** EXERCISE INPUT **

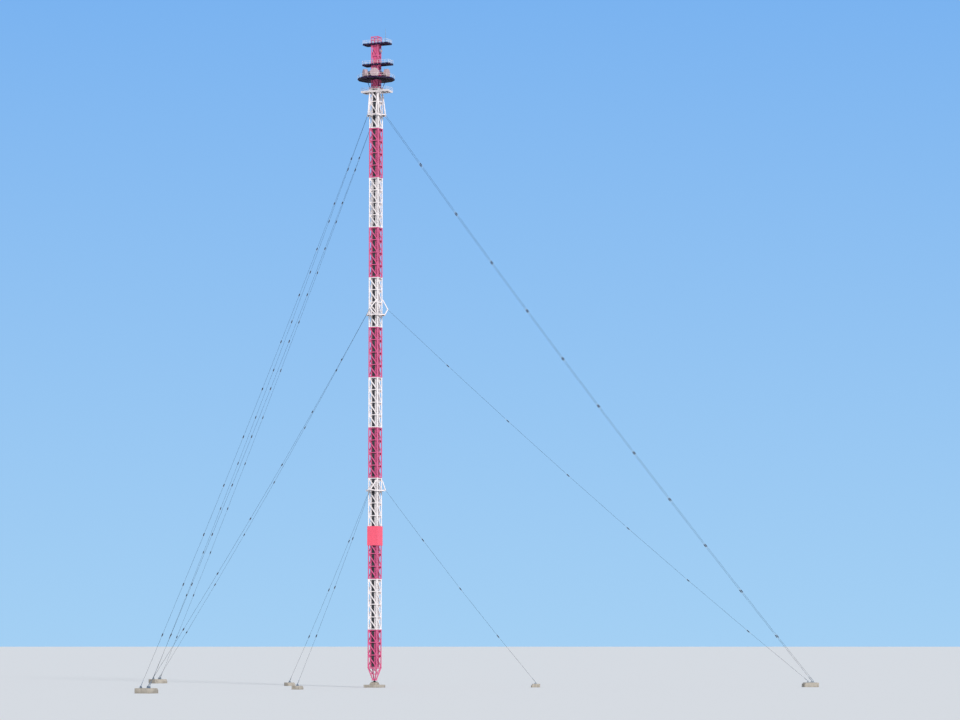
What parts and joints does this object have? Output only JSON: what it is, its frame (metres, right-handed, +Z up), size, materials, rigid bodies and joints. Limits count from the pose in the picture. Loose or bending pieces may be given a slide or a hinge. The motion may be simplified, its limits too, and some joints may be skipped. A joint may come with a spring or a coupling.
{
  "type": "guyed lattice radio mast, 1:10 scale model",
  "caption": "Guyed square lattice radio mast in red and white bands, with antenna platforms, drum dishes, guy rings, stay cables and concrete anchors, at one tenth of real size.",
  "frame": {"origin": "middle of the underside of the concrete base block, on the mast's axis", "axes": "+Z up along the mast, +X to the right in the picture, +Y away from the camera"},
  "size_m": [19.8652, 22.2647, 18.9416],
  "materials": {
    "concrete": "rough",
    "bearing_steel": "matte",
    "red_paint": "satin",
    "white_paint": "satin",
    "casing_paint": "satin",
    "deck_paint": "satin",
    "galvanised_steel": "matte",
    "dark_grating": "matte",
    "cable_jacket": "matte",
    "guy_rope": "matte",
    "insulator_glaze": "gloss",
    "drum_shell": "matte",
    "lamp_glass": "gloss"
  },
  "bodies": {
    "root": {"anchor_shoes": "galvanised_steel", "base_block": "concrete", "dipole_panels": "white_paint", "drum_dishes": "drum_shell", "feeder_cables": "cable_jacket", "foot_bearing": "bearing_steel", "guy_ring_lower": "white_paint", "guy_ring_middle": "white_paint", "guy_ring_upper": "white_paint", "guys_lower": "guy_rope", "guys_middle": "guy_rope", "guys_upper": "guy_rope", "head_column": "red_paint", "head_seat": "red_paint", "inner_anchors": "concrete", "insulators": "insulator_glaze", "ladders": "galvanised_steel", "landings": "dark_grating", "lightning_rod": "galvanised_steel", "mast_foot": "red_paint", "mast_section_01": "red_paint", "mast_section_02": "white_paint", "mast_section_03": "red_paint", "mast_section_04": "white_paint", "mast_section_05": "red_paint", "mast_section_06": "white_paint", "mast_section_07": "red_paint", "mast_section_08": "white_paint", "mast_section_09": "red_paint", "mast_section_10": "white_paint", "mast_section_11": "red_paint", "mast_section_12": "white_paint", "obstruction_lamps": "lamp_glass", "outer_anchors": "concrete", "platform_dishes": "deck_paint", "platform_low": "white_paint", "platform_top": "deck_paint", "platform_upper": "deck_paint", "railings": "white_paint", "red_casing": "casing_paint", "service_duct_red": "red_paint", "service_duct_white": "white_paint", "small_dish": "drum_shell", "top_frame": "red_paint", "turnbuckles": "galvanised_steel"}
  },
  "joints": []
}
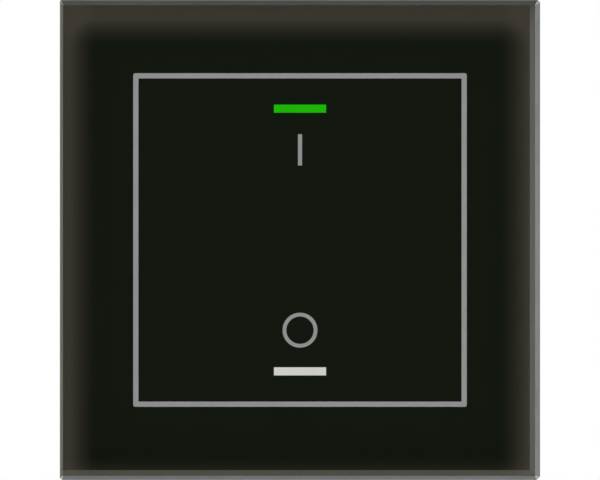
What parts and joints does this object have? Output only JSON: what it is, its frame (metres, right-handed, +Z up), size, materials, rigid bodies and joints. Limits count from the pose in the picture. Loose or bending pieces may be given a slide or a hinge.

** DIRECTION **
Copy out all of the lines above exactly.

** THE RESULT **
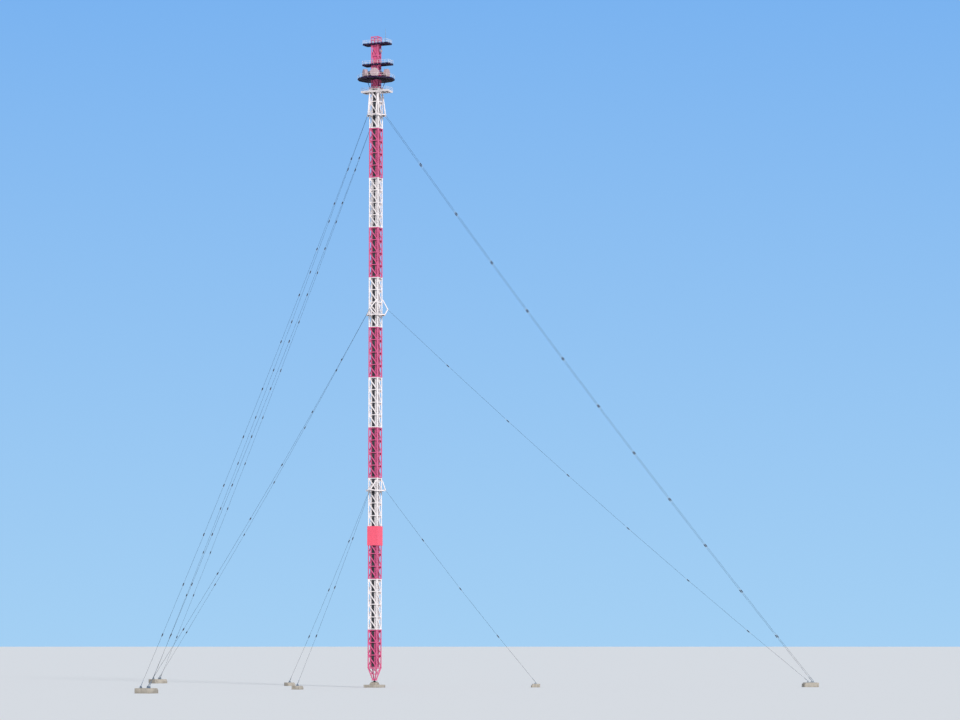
What parts and joints does this object have? Output only JSON: what it is, its frame (metres, right-handed, +Z up), size, materials, rigid bodies and joints. Limits count from the pose in the picture. Loose or bending pieces may be given a slide or a hinge. The motion may be simplified, its limits too, and some joints may be skipped. A joint may come with a spring or a coupling.
{
  "type": "guyed lattice radio mast, 1:10 scale model",
  "caption": "Guyed square lattice radio mast in red and white bands, with antenna platforms, drum dishes, guy rings, stay cables and concrete anchors, at one tenth of real size.",
  "frame": {"origin": "middle of the underside of the concrete base block, on the mast's axis", "axes": "+Z up along the mast, +X to the right in the picture, +Y away from the camera"},
  "size_m": [19.8652, 22.2647, 18.9416],
  "materials": {
    "concrete": "rough",
    "bearing_steel": "matte",
    "red_paint": "satin",
    "white_paint": "satin",
    "casing_paint": "satin",
    "deck_paint": "satin",
    "galvanised_steel": "matte",
    "dark_grating": "matte",
    "cable_jacket": "matte",
    "guy_rope": "matte",
    "insulator_glaze": "gloss",
    "drum_shell": "matte",
    "lamp_glass": "gloss"
  },
  "bodies": {
    "root": {"anchor_shoes": "galvanised_steel", "base_block": "concrete", "dipole_panels": "white_paint", "drum_dishes": "drum_shell", "feeder_cables": "cable_jacket", "foot_bearing": "bearing_steel", "guy_ring_lower": "white_paint", "guy_ring_middle": "white_paint", "guy_ring_upper": "white_paint", "guys_lower": "guy_rope", "guys_middle": "guy_rope", "guys_upper": "guy_rope", "head_column": "red_paint", "head_seat": "red_paint", "inner_anchors": "concrete", "insulators": "insulator_glaze", "ladders": "galvanised_steel", "landings": "dark_grating", "lightning_rod": "galvanised_steel", "mast_foot": "red_paint", "mast_section_01": "red_paint", "mast_section_02": "white_paint", "mast_section_03": "red_paint", "mast_section_04": "white_paint", "mast_section_05": "red_paint", "mast_section_06": "white_paint", "mast_section_07": "red_paint", "mast_section_08": "white_paint", "mast_section_09": "red_paint", "mast_section_10": "white_paint", "mast_section_11": "red_paint", "mast_section_12": "white_paint", "obstruction_lamps": "lamp_glass", "outer_anchors": "concrete", "platform_dishes": "deck_paint", "platform_low": "white_paint", "platform_top": "deck_paint", "platform_upper": "deck_paint", "railings": "white_paint", "red_casing": "casing_paint", "service_duct_red": "red_paint", "service_duct_white": "white_paint", "small_dish": "drum_shell", "top_frame": "red_paint", "turnbuckles": "galvanised_steel"}
  },
  "joints": []
}
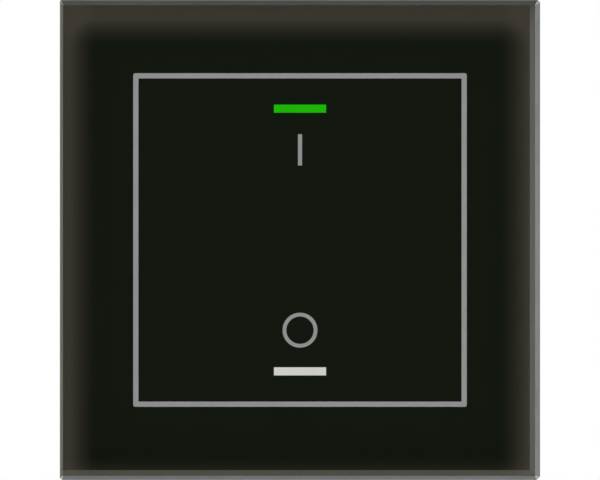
What parts and joints does this object have? Output only JSON: what it is, its frame (metres, right-handed, +Z up), size, materials, rigid bodies and joints. Limits count from the pose in the picture. Loose or bending pieces may be given a slide or a hinge.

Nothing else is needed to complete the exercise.